Aloha Robert,
Just to clarify, the xAPI Spec itself is actively managed by a loose community including ADL, LRS vendors and community members across industry and academia who do take into consideration backwards compatibility and breaking changes. Where the rubber meets the road in your post is in the application of the specification across Learning Record Providers (LRPs). I think you know that, but I want to clarify for anyone else reading who may not.
It's true that right now there is still relatively little consistency among LRPs on their use of vocabulary. This is not how xAPI is designed to work, but rather this is likely just the by-product of an open specification moving through growing pains.
Ideally, LRPs would use 'Profiles' to define a common vocabulary for their applications that is versioned and can assist with backwards compatibility:
Even better.. it would be great if LRPs that represent a common group would get together and agree on a common profile. For example, it would be wonderful if videojs, mediaelement, youTube, vimeo, etc... would all come together and adopt or define a common vocabulary (such as already done in the video profile):
If that happened, then we would be seeing something much closer to the API approach. Realistically, it is unlikely these LRPs will do so until there is sufficient business need (or internal grassroots movement) to justify the time and effort to provide this common effort. In the meantime the community continues to raise awareness, teach about xAPI, and expand profile utilization while creating more tools/processes to ease adoption by LRPs.
To answer some of your specific concerns:
The vocabulary could be changed or added onto at any time such that previously unseen statements appear possibly in addition to what was previously designed for, or worse, replacing some of the previous statements
"Changing" the vocabulary is definitely a problem if the xAPI consumer is attempting to use data from multiple sources and interpret them collectively without transformation. I am not sure 'added' is really a problem so much a feature. LRPs should be able to append data to an xAPI statement that clarifies details around their learning environment/intervention as needed.
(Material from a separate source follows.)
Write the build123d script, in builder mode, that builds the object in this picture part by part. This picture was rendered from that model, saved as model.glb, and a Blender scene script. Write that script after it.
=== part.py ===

So yea, if you do not define your vocabulary or use a profile with a predefined vocabulary then the probability is that data will require some sort of transformation or you may break whatever functionality you are trying to implement. The fact that profile adoption is still rare among LRPs makes it challenging to just have interoperable data 'out of the box'.
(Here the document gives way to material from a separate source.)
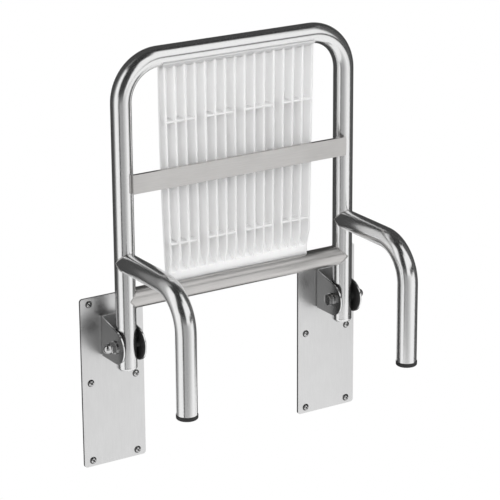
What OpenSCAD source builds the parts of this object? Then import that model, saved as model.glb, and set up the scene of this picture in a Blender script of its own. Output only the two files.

I don't think this will always be the case. For example, the video heatmap visualization my group at UH made ALWAYS checks that the statement is conforming to the video profile before attempting to generate the visualization. If it does not have the video profile URI in the categories under contextActivities then we do not even attempt to visualize the data. We can now consume data from any video profile compliant tool for our visualizations though!! This has been great for our own internal learning science research.
The underlying learning experience could be altered so we are trying to track something completely different than what was originally designed for. It is possible that the vocab and statements could remain the same so that the LRS is blissfully unaware.
I am not totally sure I understand the event you are describing here.
If you mean you want to track a learning intervention that's completely different than what the xAPI statements were originally design for... yes, I suppose you could keep the vocab and statements the same. The LRS has no idea what you are trying to do and is only checking that the statements conform to the spec and their ingest requirements. I am not sure why you would keep the statements the same if the change was that significant though. If you can't change them because your LRP all of sudden changed the xAPI statements on you then that would be unfortunate. That's really on the LRP though... not the spec.
I can give you somewhat of an example of this. When we were modifying H5P to send xAPI video profile compliant statements we got in an issue around the word 'completed'. H5P defined as 'reaching the end of the video timeline' while we defined it as 'playing X% of the video'. Their trigger was the slider hitting the end of the timeline while ours was a consistently updated % based on tracking of the segments being played through. We ultimately came to a compromise that kept both statements so people relying on the old definition could keep that event. We are stilling waiting on them to adopt all of our changes but you can see the trail here:
On another note, the spec requires that the IRI associated with the verb in the xAPI statement link to a definition of the word. You'll see many examples where 'fired' is used as an example verb that could mean discharging a gun or removing an employee. The IRIs for the verbs should define the difference. This may not always happen in practice though. I suppose the LRS vendors could force the IRI to be resolvable before storing the data, but that's not the case as far as I know.
Both of the above could happen. Often when there is a system change, there will be an accompanying vocab and/or statement shift that accompanies it.
This would ideally result in a new version of the profile.
Questions
1) Is this a viable cost-effective way to operate?
I don't know. This is certainly a common approach taken in 'Open' projects with results ranging from projects completely failing to running the majority of the worlds server infrastructure.
The other common model is what IMS Global is doing with Caliper. They fund and control a select group of people to develop profiles on behalf of various communities. This certainly has the benefit of improved control and probably consistency then the Bazaar approach. It also excludes a lot of people from putting their opinions in. Whether or not that is more cost-effective.. I have no idea.
2) Won't this be very disruptive to any longitudinal analysis of learner data?
Assuming the LRP is using a profile.. or at the very least defining/tracking the differences they introduce into xAPI statements across their software versions over time then at worst this would require some data transformation prior to analysis. It really depends on your research study though. If you are going to do a longitudinal study in a context in which you do not have control of the technology sending, collecting and consuming your xAPI data then that's something you would have to adjust your research design for. For example if you wanted to look at LMS interaction rates for students over the course of 4 years to answer some question.. then you don't know for sure that the LMS will be the same for 4 years unless you have direct control of that. It's possible midway the Principle wants the school to switch to a non-xapi LMS at you will need to change to log data (assuming that data even exists). These are the risks of longitudinal studies.
I think the community has a lot of work to do when it comes to improving profile implementation. Sadly, I don't think this shift is going to happen suddenly so expect there to be a lot of inconsistency in vocabularies for a bit. It is getting a lot better though and I think I see a light at the end of the tunnel. Some day, many of these concerns you listed will be the outlier and not the norm. I hope so at least.
Hope that helps!
- Jon